Saturday, September 6, 2014

The Martian, or Tony Stark Goes to Mars


I don't have a brain wired for scientific reasoning, but I'm endlessly fascinated by people who understand science and can explain it to me in a way that makes me almost think I can understand it, too. I put them in the same category as those individuals who roughhouse with wild hyenas.

Science, like hyenas, can never be tamed.

The six crewmates of Ares 3 are caught in a serious windstorm (sustained gusts of about 110 mph) on Sol 6 of their scientific mission to Mars. They’re forced to scrub the whole mission and flee the planet as the wind makes serious moves toward tipping the MAV (i.e., the Mars ascent vehicle, their only ticket off that godforsaken rock). As they’re shuffling their blind way toward the MAV, through the whipping wind and dust, Mark Watney (specialties: mechanical engineering and botany) is impaled by a wind-borne antenna and swept far away from the group. Presumed dead by his crew (and reasonably so), he's ultimately abandoned on Mars. The ensuing story is something like Castaway without the coconuts.
If the oxygenator breaks down, I’ll suffocate. If the water reclaimer breaks down, I’ll die of thirst. If the Hab breaches, I’ll just kind of explode. If none of those things happen, I’ll eventually run out of food and starve to death.
So yeah. I’m f*****.
As Mark applies his wits and expertise toward the end goal of not becoming dead, he walks us through his adventures and misadventures via logs. He explains his methods in what should be an irritating amount of detail but is not, because tell me more about how you separated pure hydrogen from rocket fuel and then used it to make water and also how you took that whoozit and connected it to this whatsit to create an even handier doodad.

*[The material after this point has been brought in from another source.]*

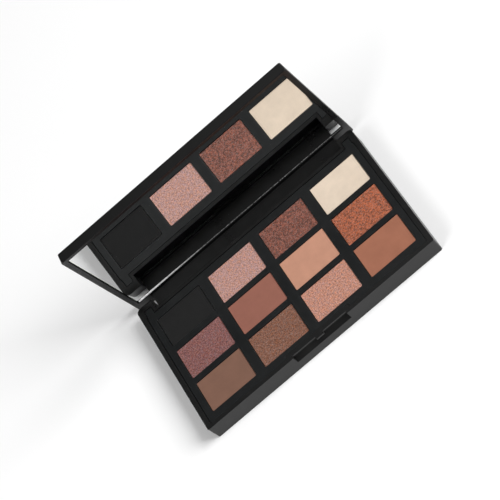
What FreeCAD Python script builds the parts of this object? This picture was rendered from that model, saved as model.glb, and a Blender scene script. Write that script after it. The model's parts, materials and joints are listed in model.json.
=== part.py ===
import FreeCAD, Part
import math
import os
from FreeCAD import Vector

# Eyeshadow palette with twelve pans and a mirrored lid on a rear hinge.
#
# Millimetres, +Z up. The origin is the centre of the base's flat underside.
# +X runs along the hinge, -Y is the front, where the thumb scoop is.
# Every lid piece is modelled closed, then turned about the hinge axis to the open pose,
# where the flat back of the hinge leaf lies on the table.

# ---- base tray ----
WIDTH = 130.0                # X, at the rim
DEPTH = 79.2                 # Y, at the rim
RIM_Z = 9.8                  # top of the tray's rim
BASE_DRAFT = 0.3             # how much smaller the underside is, each side
FRONT_CORNER_R = 0.8
REAR_CORNER_R = 2.6
FLOOR_T = 1.5
SIDE_RIM = 2.6               # rim width beside the insert
FRONT_RIM = 2.1
FOOT_BEVEL = 0.2
RIB_T = 1.2                  # ribs on the tray's floor, which carry the insert
RIB_END_GAP = 4.0            # from a rib's end to the side wall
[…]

This is a literal fight for survival from beginning to end, and it's an incredibly tense read. It would be much less enjoyable without the levity that Andy Weil (through Mark) brings to every page (let's hope Ridley Scott doesn't run the movie adaptation through his Ultra-Serious Doom Machininator™ and squeeze all the humor out). It's a rare variety of person who can keep the jokes coming while alone on a barren planet that is actively trying to pop him like a blood-filled balloon—which kind of reminds me of this other guy I know.
“I admit it’s fatally dangerous,” Watney said.
“But consider this: I’d get to fly around like Iron Man.”
I AM JUST SAYING.

One more thing: That crew of six people? TWO of them are women. That is one more than the absolute bare minimum, which means this book about a to-this-day overwhelmingly male-dominated profession that centers on a white man stuck on Mars alone passes the Bechdel test with flying colors. All arguments against including real women in sci-fi are invalid for all time.